Aumentan el misterio de estos hermanos, enriqueciéndolo, los informes enviados por el Ministro Plenipotenciario de España a Madrid. Si la viuda de Lucas nos ha ofrecido una perspectiva familiar, más bien íntima, de los dos, el Ministro nos provee de un punto de vista oficial, público, sobre dos aristócratas dedicados, cada uno a su modo, al gobierno de su país. Enfoquemos aquí con exclusividad al hermano mayor, Lucas, por las pinceladas vigorosas con que viene retratado. En «El fondo sociológico de mis novelas» (575), el mismo Ayala subraya el perspectivismo con que trata al senador. No contempla la caída del patriciado terrateniente explicándola con conceptos sociológicos, sino mostrándola en toda su inmediatez mediante la evocación «desde distintas perspectivas y en diversas situaciones [de] la figura del senador Don Lucas Rosales». Concediendo, con Ortega (III, 200), igual validez a todos los puntos de vista, en cuanto cada uno aporta su parte de verdad, Ayala no privilegia la perspectiva del Ministro de España frente a las de personajes de menor rango social. Así, pues, respeta la visión que profiere el satirista Camarasa del senador Rosales como «único miembro de las antiguas familias capaz de inquietar al dictador», quien, por tanto, lo liquida. Tampoco desdeña la estupenda descripción del soberbio terrateniente que pone en boca de Tadeo Requena, resentido por su propio humilde origen: «Me lo veo aún, enorme y taciturno, con su gran sombrero sobre las cejas, el cigarro en la boca, y las altas botas de cuero bien lustrado. El bestia aquel ofrecía al odio de arrendatarios, aparceros y peones la corpada más gigante que yo haya visto en mi vida […] aparecía muy fornido y, sobre todo, tan seguro de sí como si el mundo fuera su finca. A caballo, metía miedo: la gente bajaba la cabeza o distraía la mirada mientras pasaba el torbellino; pero cuando iba a pie no había quien no se le sacara el sombrero llamándole patrón y amo. Por eso, cuando cayó al fin, nadie se atrevía a creer; la noticia produjo estupefacción primero, y luego, a las pocas semanas, alivio. Muerto y enterrado, todavía se lo mentaba en voz baja…».
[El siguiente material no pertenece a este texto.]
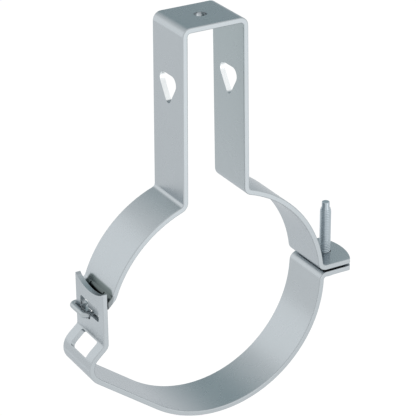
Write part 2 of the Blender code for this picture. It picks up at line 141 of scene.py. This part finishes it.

Tal es la perspectiva más dura de la declinación de una aristocracia. Un abusador del poder desde el punto de vista de sus aparceros, Lucas Rosales merecía para ellos su caída. ¿Quién duda que, para describirla con tanta eficacia, Ayala se ha servido de sus recuerdos de la pintura, pues ha confesado que «mis ficciones poéticas deben mucho a mi afición por las artes figurativas; el Museo del Prado, tan frecuentado por mí en años juveniles, se encuentra detrás de la visión e interpretación de la realidad reflejada en mis obras escritas?» («La pintura y yo», 21.) Para empezar, pues, el retratista emplea la táctica del Goya del «5 de mayo» de ocultar los ojos del adversario debajo del sombrero para disminuir su humanidad, subrayando, a la vez, la prenda cuasimilitar de la bota y sustituyendo el rifle goyesco por el puro. Después, se convierte a Lucas Rosales en un corpachón de gigante, como el de uno de los colosos goyescos, símbolos de la guerra, que espantan a la gente fugitiva a sus pies. Con posterioridad, aparece Rosales en tres posiciones, cuya sucesión representa la asombrosa caída del personaje (y de su clase): primero, montado a caballo; segundo, en pie aunque siempre en marcha; tercero, postrado.